Additional insights and findings include:
About half of leading companies report on their citizenship efforts within larger ESG or sustainability reports
- ESG reports (36 percent) and sustainability reports (20 percent) are the most common reporting channels for corporate citizenship efforts, according to an analysis of 100 leading companies.
- Other practices include communication through the company website (17 percent), presenting results in cross-functional impact reports (7 percent), stand-alone citizenship or traditional CSR reports (14 percent).
Companies primarily report on corporate citizenship to enhance their reputation—specifically, with current and prospective employees, consumers, and the communities in which they operate
- Employees top the list of stakeholders shaping and influencing measurement and reporting: 64 percent of survey respondents cite them as the most important driver for corporate citizenship reporting.
- Customers and communities were the next most-mentioned drivers, with 48 percent of respondents citing each of them.
“While corporate citizenship can learn from other types of corporate reporting—such as financial and ESG disclosures—it should not duplicate them,” said Paul Washington, executive director of The Conference Board ESG Center, in a news release. “Whereas ESG reports are aimed at satisfying regulatory and investor requirements, corporate citizenship reports focus on current and prospective employees, consumers, and the broader public. Moreover, ESG reporting tends to be data-heavy, while citizenship reporting emphasizes storytelling. At the same time, both types of reporting can benefit from an increased emphasis on the ROI of the company’s activities to both the firm and society.”
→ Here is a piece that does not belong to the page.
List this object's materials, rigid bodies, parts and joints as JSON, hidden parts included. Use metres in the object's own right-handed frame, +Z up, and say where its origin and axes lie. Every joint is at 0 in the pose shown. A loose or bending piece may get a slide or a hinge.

Ensuring accuracy is the leading challenge when collecting information for corporate citizenship and reporting
- Accuracy tops the list of reporting challenges, with 61 percent of respondents citing it.
- Collecting information across multiple corporate functions and nonprofit partners is the second most-cited obstacle (42 percent), followed by ensuring data integrations and systems compatibility (36 percent).
“Accuracy is paramount when it comes to reporting for corporate citizenship efforts, particularly as the ‘S’ in ESG increases in importance,” said Holly Welch Stubbing, president and CEO of E4E Relief, in the release. “For example, the SEC has updated its requirements for reporting related to human capital, which raises the bar for reporting on matters related to the workforce. The sentiment from C-level leaders is that information built to withstand ESG assurance level standards is a critical part of a company’s audit requirements and sets the stage to tell the company’s vital stories.”
Few companies currently report the ROI of their corporate citizenship efforts
- Only 3 percent share quantitative metrics on the ROI of citizenship to the firm itself, typically by linking citizenship efforts with internal business metrics such as employee engagement.
- Companies have the ability to calculate this ROI, which can be used to help educate key internal constituencies and investors about the tangible benefits of corporate citizenship.
“Companies should approach citizenship reporting through the lens of multi-faceted storytelling,” said Andrew Jones, senior researcher at The Conference Board and author of the report, in the release. “Ideally, the company will be telling not only its own story, but that of communities it has served, non-profits it has worked with, and individuals whose lives have changed. And the stories should come not just from the company itself, but from all the others who have been part of achieving impact.”
“Measuring social outcomes has several benefits, including demonstrating real-world impact, guiding future investment decisions, and identifying opportunities for improvement. But many corporate citizenship executives think it’s beyond their capacity due to the complexity of social issues, the lack of standardized metrics, and a perception that it’s too challenging to distinguish their results from other contributors,” said Farron Levy, CEO and founder of True Impact, in the release. “In practice, these challenges can be overcome by collaborating with nonprofit partners to measure a few select outcomes and using simple contribution calculations to calculate a specific company’s impact.”
Download the full report here.
The report draws upon the analysis of Fortune 1000 company disclosures; a survey of 97 leading companies, more than half of which have an annual revenue of over $11 billion; and a series of Chatham House Rule roundtables with 247 participants from 99 firms.